== DATASET SECTION ==
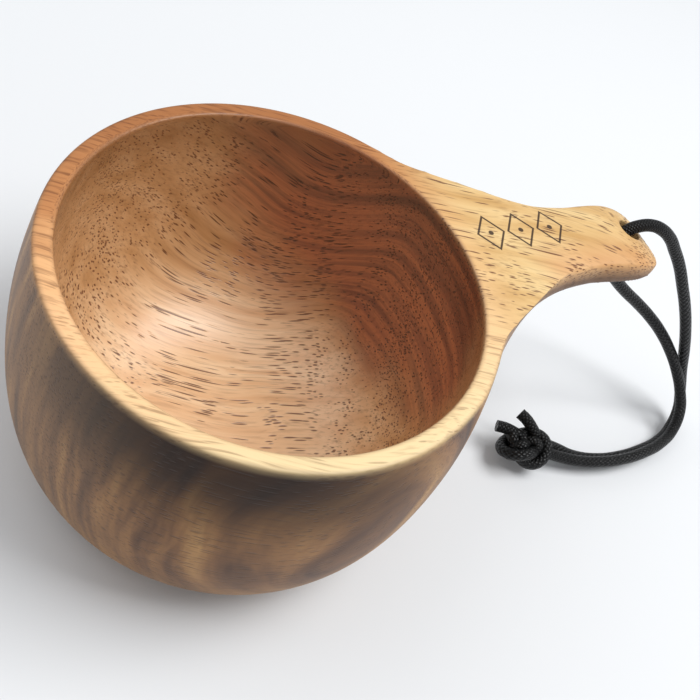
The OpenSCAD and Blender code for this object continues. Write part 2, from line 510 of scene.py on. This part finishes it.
def streaks(tree, vector, size, detail):
    """Noise from 0 to 1 whose patches are of that size, in mm, along the three axes"""
    cells = add(tree, "Mapping", {"Vector": vector, "Scale": [1 / s for s in size]})
    made = add(tree, "TexNoise", {"Vector": cells.outputs[0], "Scale": 1, "Detail": detail})
    return made.outputs[0]


def between(tree, value, low, high):
    """0 where the value is low and 1 where it is high, smooth in between"""
    made = add(
        tree, "MapRange", {0: value, 1: low, 2: high}, interpolation_type="SMOOTHSTEP"
    )
    return made.outputs[0]


def blended(tree, share, a, b, how="MIX"):
    """Colour a where share is 0 and b where it is 1"""
    made = add(tree, "Mix", {0: share, 6: a, 7: b}, data_type="RGBA", blend_type=how)
    return made.outputs[2]


def ramp(tree, value, stops):
    """A colour for each value: stops are places from 0 to 1 with hex colours"""
    made = add(tree, "ValToRGB", {0: value})
    band = made.color_ramp
    while len(band.elements) < len(stops):
        band.elements.new(0.5)
    for element, (where, code) in zip(band.elements, stops):
        element.position = where
        element.color = colour(code)
    return made.outputs[0]


def maths(tree, how, a, b=0.0):
    """One step of arithmetic on values or links"""
    return add(tree, "Math", {0: a, 1: b}, operation=how).outputs[0]


def pores(tree, vector, size, share, radius):
    """1 inside a pore and 0 outside: one pore in some of the cells of that size, in mm"""
    cells = add(tree, "Mapping", {"Vector": vector, "Scale": [1 / s for s in size]})
    cell = add(tree, "TexVoronoi", {"Vector": cells.outputs[0], "Scale": 1})
    chance = add(tree, "SeparateColor", {0: cell.outputs["Color"]}).outputs[0]
    excess = maths(tree, "SUBTRACT", maths(tree, "ADD", chance, share), 1)
    reach = maths(tree, "MULTIPLY", maths(tree, "MAXIMUM", excess, 0), 3)
    reach = maths(tree, "MINIMUM", reach, radius)
    core = maths(tree, "MULTIPLY", reach, 0.5)
    return between(tree, cell.outputs["Distance"], reach, core)


def wood():
    """Oiled hardwood: pale sapwood with open pores, paler on the floor partly as painted light,
    red-brown heartwood in the hollow deepened with painted shade towards the handle, and a dark brown
    skin on the outside with painted shade and sheen in places"""
    made, tree, shader = material("oiled wood")
    place = add(tree, "TexCoord").outputs["Object"]
    mm = add(tree, "Mapping", {"Vector": place, "Scale": (1000, 1000, 1000)}).outputs[0]
    xyz = add(tree, "SeparateXYZ", {0: mm})
    x, y, z = xyz.outputs[0], xyz.outputs[1], xyz.outputs[2]
    wave = add(tree, "TexNoise", {"Vector": mm, "Scale": 0.028, "Detail": 1}).outputs[1]
    bent = add(tree, "VectorMath", {0: wave, "Scale": 9}, operation="SCALE").outputs[0]
    bent = add(tree, "VectorMath", {0: mm, 1: bent}).outputs[0]
    outside = add(tree, "Attribute", attribute_name="outside").outputs["Fac"]
    hollow = add(tree, "Attribute", attribute_name="hollow").outputs["Fac"]
    # The grain dips towards the handle in the far wall of the hollow
    dip = maths(tree, "MULTIPLY", between(tree, y, 12, 40), hollow)
    dip = maths(tree, "MULTIPLY", maths(tree, "MULTIPLY", dip, x), 0.7)
    dip = add(tree, "CombineXYZ", {2: dip}).outputs[0]
    bent = add(tree, "VectorMath", {0: bent, 1: dip}).outputs[0]
    grain = add(
        tree, "Mapping", {"Vector": bent, "Rotation": (0, math.radians(5), math.radians(23))}
    ).outputs[0]

    wide = streaks(tree, grain, (50, 5, 5), 4)
    fine = streaks(tree, grain, (14, 0.7, 0.7), 2)
    cloud = streaks(tree, mm, (22, 22, 22), 2)

    # Sapwood in the hollow, darker on the wall and paler on the floor; the pale floor is partly painted
    # light, where the key light reaches into the hollow
    wall = ramp(
        tree, wide, [(0.3, "#ae8050"), (0.5, "#c29566"), (0.66, "#cda376"), (0.78, "#b28454")]
    )
    bottom = ramp(
        tree, wide, [(0.3, "#e0b080"), (0.5, "#edc598"), (0.66, "#f6d4aa"), (0.78, "#e6b787")]
    )
    sap = blended(tree, between(tree, z, 26, 10), wall, bottom)

    # Heartwood towards the handle, with layers that show as rings on the turned wall; its red-brown is
    # partly heartwood and partly painted shade on the steep wall that faces away from the key light
    layers = streaks(tree, bent, (70, 70, 4), 4)
    rings = streaks(tree, bent, (60, 60, 0.9), 2)
    layers = maths(tree, "MULTIPLY", layers, 0.75)
    layers = maths(tree, "ADD", layers, maths(tree, "MULTIPLY", rings, 0.25))
    heart_and_shade = ramp(
        tree, layers, [(0.34, "#6a3b2c"), (0.46, "#91563d"), (0.55, "#b06b47"), (0.66, "#794533")]
    )
    # The red-brown share grows towards the handle and up the wall: heartwood, together with painted
    # shade on that wall
    lean = maths(tree, "ADD", maths(tree, "MULTIPLY", x, 0.85), maths(tree, "MULTIPLY", y, 0.3))
    lean = maths(tree, "ADD", lean, maths(tree, "MULTIPLY", maths(tree, "MINIMUM", z, 35), 0.55))
    lean = maths(tree, "ADD", lean, maths(tree, "MULTIPLY", maths(tree, "SUBTRACT", cloud, 0.5), 22))
    red = between(tree, lean, 32, 50)
    inner = blended(tree, red, sap, heart_and_shade)
    # Painted shade: the hollow darkens towards the rim, where the rim and the wall shade it
    painted_shade_in_hollow = blended(tree, 1.0, inner, colour("#c9bbad"), "MULTIPLY")
    inner = blended(tree, between(tree, z, 44, 66), inner, painted_shade_in_hollow)

    # Rim and handle: cream in front to darker peach at the back of the rim, a painted highlight and
    # shade over the grain, golden on the handle
    across = maths(tree, "ADD", y, maths(tree, "MULTIPLY", maths(tree, "SUBTRACT", wide, 0.5), 30))
    rim = ramp(
        tree, add(tree, "MapRange", {0: across, 1: -45, 2: 45}).outputs[0],
        [(0.05, "#e8ce9e"), (0.4, "#edbd8b"), (0.56, "#e3ad78"), (0.7, "#bd8150"), (0.9, "#a56b3f")],
    )
    gold = ramp(tree, wide, [(0.32, "#c39a60"), (0.5, "#d6b27a"), (0.68, "#e0c28c")])
    top = blended(tree, between(tree, x, 30, 50), rim, gold)
    rosy = maths(tree, "MULTIPLY", between(tree, y, 1, -9), between(tree, x, 54, 64))
    top = blended(tree, maths(tree, "MULTIPLY", rosy, 0.5), top, colour("#cf9468"))

    # The skin outside: painted shade, darkest under the rim in front and along the handle's sides; a
    # painted sheen, paler at the two ends; and paler near the foot
    broad = streaks(tree, bent, (60, 3.4, 34), 5)
    skin = ramp(
        tree, broad, [(0.3, "#4b2e1b"), (0.44, "#76502f"), (0.56, "#966a3e"), (0.7, "#b88b55")]
    )
    front = maths(tree, "ADD", maths(tree, "MULTIPLY", x, -0.6), maths(tree, "MULTIPLY", y, -0.8))
    # Painted shade: the front of the skin under the rim is darkened where the rim shades it
    painted_shade_under_rim = maths(tree, "MULTIPLY", between(tree, front, 18, 44), between(tree, z, 36, 58))
    skin = blended(tree, painted_shade_under_rim, skin, blended(tree, 1.0, skin, colour("#5f544c"), "MULTIPLY"))
    # Painted sheen: the skin turns paler towards the two ends, where it turns away from view
    ends = between(tree, maths(tree, "ABSOLUTE", maths(tree, "ADD", x, 4)), 26, 48)
    skin = blended(tree, maths(tree, "MULTIPLY", ends, 0.35), skin, colour("#a68c74"))
    low = maths(tree, "MULTIPLY", between(tree, z, 24, 6), 0.4)
    skin = blended(tree, low, skin, colour("#b08453"))
    # Painted shade: the skin darkens along the handle's sides
    far = maths(tree, "MULTIPLY", between(tree, x, 50, 62), 0.75)
    skin = blended(tree, far, skin, colour("#6f4e33"))
    base = blended(tree, outside, blended(tree, hollow, top, inner), skin)
    dark = blended(tree, maths(tree, "MULTIPLY", red, hollow), colour("#623419"), colour("#2c1815"))
    dark = blended(tree, outside, dark, colour("#3b2d26"))

    # Pores, longest along the grain, in looser and denser patches
    patch = between(tree, streaks(tree, grain, (30, 9, 9), 2), 0.35, 0.7)
    patch = maths(tree, "MAXIMUM", patch, maths(tree, "MULTIPLY", rosy, 1.2))
    often = maths(tree, "ADD", maths(tree, "MULTIPLY", patch, 0.47), 0.28)
    short = pores(tree, grain, (8.5, 0.62, 0.62), often, 0.38)
    dense = maths(tree, "MULTIPLY", between(tree, wide, 0.54, 0.62), 0.5)
    long = pores(tree, grain, (24, 0.72, 0.72), maths(tree, "ADD", dense, 0.4), 0.38)
    holes = maths(tree, "MAXIMUM", short, long)
    calm = maths(tree, "SUBTRACT", 1, maths(tree, "MULTIPLY", outside, 0.55))
    on_rim = maths(tree, "MULTIPLY", between(tree, z, 61, 61.6), between(tree, x, 46, 34))
    calm = maths(tree, "SUBTRACT", calm, maths(tree, "MULTIPLY", on_rim, 0.55))
    holes = maths(tree, "MULTIPLY", holes, calm)
    faint = maths(tree, "MULTIPLY", on_rim, between(tree, y, -10, 15))
    faint = maths(tree, "ADD", 0.22, maths(tree, "MULTIPLY", faint, 0.4))
    base = blended(tree, maths(tree, "MULTIPLY", between(tree, fine, 0.48, 0.72), faint), base, dark)
    lines = between(tree, streaks(tree, grain, (28, 0.6, 0.6), 2), 0.56, 0.7)
    lines = maths(tree, "MULTIPLY", lines, between(tree, wide, 0.42, 0.62))
    base = blended(tree, maths(tree, "MULTIPLY", lines, 0.5), base, dark)
    base = blended(tree, maths(tree, "MULTIPLY", holes, 0.85), base, dark)

    # A burnt chain of three diamonds, each with a dot, on the handle
    mark = add(tree, "Mapping", {"Vector": mm, "Location": (-58, -2.5, 0)})
    uvw = add(tree, "SeparateXYZ", {0: mark.outputs[0]})
    u, v = uvw.outputs[0], maths(tree, "ABSOLUTE", uvw.outputs[1])
    near = maths(tree, "PINGPONG", u, 4)
    ring = maths(tree, "ADD", maths(tree, "DIVIDE", near, 3.4), maths(tree, "DIVIDE", v, 4.6))
    ring = maths(tree, "ABSOLUTE", maths(tree, "SUBTRACT", ring, 1))
    line = between(tree, ring, 0.11, 0.06)
    dot = maths(tree, "ADD", maths(tree, "MULTIPLY", near, near), maths(tree, "MULTIPLY", v, v))
    burnt = maths(tree, "MAXIMUM", line, between(tree, dot, 0.5, 0.25))
    burnt = maths(tree, "MULTIPLY", burnt, maths(tree, "LESS_THAN", maths(tree, "ABSOLUTE", u), 12))
    burnt = maths(tree, "MULTIPLY", burnt, maths(tree, "GREATER_THAN", z, 60))
    burnt = maths(tree, "MULTIPLY", burnt, maths(tree, "GREATER_THAN", x, 44))
    base = blended(tree, maths(tree, "MULTIPLY", burnt, 0.92), base, colour("#2a1712"))

    tree.links.new(base, shader.inputs["Base Color"])
    rough = maths(tree, "ADD", 0.44, maths(tree, "MULTIPLY", hollow, -0.07))
    tree.links.new(rough, shader.inputs["Roughness"])
    gloss = maths(tree, "ADD", 0.3, maths(tree, "MULTIPLY", hollow, 0.4))
    gloss = maths(tree, "SUBTRACT", gloss, maths(tree, "MULTIPLY", outside, 0.06))
    tree.links.new(gloss, shader.inputs["Specular IOR Level"])
    sunk = maths(tree, "ADD", maths(tree, "MULTIPLY", holes, 0.7), burnt)
    sunk = maths(tree, "ADD", sunk, maths(tree, "MULTIPLY", fine, 0.25))
    sunk = maths(tree, "ADD", sunk, maths(tree, "MULTIPLY", rings, maths(tree, "MULTIPLY", hollow, 0.3)))
    bump = add(tree, "Bump", {"Height": sunk, "Strength": 0.5, "Distance": 0.0002}, invert=True)
    tree.links.new(bump.outputs[0], shader.inputs["Normal"])
    return made


def braid():
    """Black braided polyester cord, patterned by its own UV map in mm"""
    made, tree, shader = material("braided polyester cord")
    uv = add(tree, "SeparateXYZ", {0: add(tree, "TexCoord").outputs["UV"]})
    turn, along = uv.outputs[0], uv.outputs[1]
    sides = []
    for way in (1, -1):
        round_it = maths(tree, "MULTIPLY", turn, 6 * math.pi)
        phase = maths(tree, "ADD", round_it, maths(tree, "MULTIPLY", along, way * 2.6))
        sides.append(maths(tree, "ABSOLUTE", maths(tree, "SINE", phase)))
    weave = maths(tree, "SQRT", maths(tree, "MULTIPLY", *sides))
    place = add(tree, "TexCoord").outputs["Object"]
    uneven = add(tree, "TexNoise", {"Vector": place, "Scale": 700}).outputs[0]
    height = maths(tree, "ADD", weave, maths(tree, "MULTIPLY", uneven, 0.5))
    # Painted shade: the braid's grooves are a little darker than its crowns
    shade = blended(tree, weave, colour("#020202"), colour("#0b0b0c"))
    tree.links.new(shade, shader.inputs["Base Color"])
    shader.inputs["Roughness"].default_value = 0.32
    shader.inputs["Specular IOR Level"].default_value = 0.28
    bump = add(tree, "Bump", {"Height": height, "Strength": 0.9, "Distance": 0.00025})
    tree.links.new(bump.outputs[0], shader.inputs["Normal"])
    return made


cup.data.materials.append(wood())
cord_finish = braid()
for piece in CORD_PIECES:
    piece.data.materials.append(cord_finish)


# ---------------------------------------------------------------- stage and light
bpy.ops.mesh.primitive_plane_add(size=4, location=(0, 0, -0.0002))
floor = bpy.context.object
floor.name = "floor"
floor_material, _, floor_shader = material("paper sweep")
floor_shader.inputs["Base Color"].default_value = colour("#e0e2e4")
floor_shader.inputs["Roughness"].default_value = 0.9
floor.data.materials.append(floor_material)

world = bpy.data.worlds.new("studio")
bpy.context.scene.world = world
world.use_nodes = True
world.node_tree.nodes["Background"].inputs["Color"].default_value = colour("#f5f7fa")
world.node_tree.nodes["Background"].inputs["Strength"].default_value = 0.52


def softbox(name, place, size, power):
    """A square lamp that faces the cup"""
    light = bpy.data.lights.new(name, "AREA")
    light.shape = "SQUARE"
    light.size = size
    light.energy = power
    lamp = bpy.data.objects.new(name, light)
    lamp.location = place
    lamp.rotation_euler = (Vector((0.02, 0, 0.04)) - Vector(place)).to_track_quat("-Z", "Y").to_euler()
    bpy.context.scene.collection.objects.link(lamp)


softbox("key", (0.36, -0.2, 0.8), 0.5, 6.2)
softbox("fill", (-0.35, 0.4, 0.7), 0.8, 2.1)

bpy.context.scene.view_settings.view_transform = "Standard"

== WHAT IS NEEDED ==
Return every line above in which the string "code" occurs.

== RESULT ==
The OpenSCAD and Blender code for this object continues. Write part 2, from line 510 of scene.py on. This part finishes it.
    for element, (where, code) in zip(band.elements, stops):
        element.color = colour(code)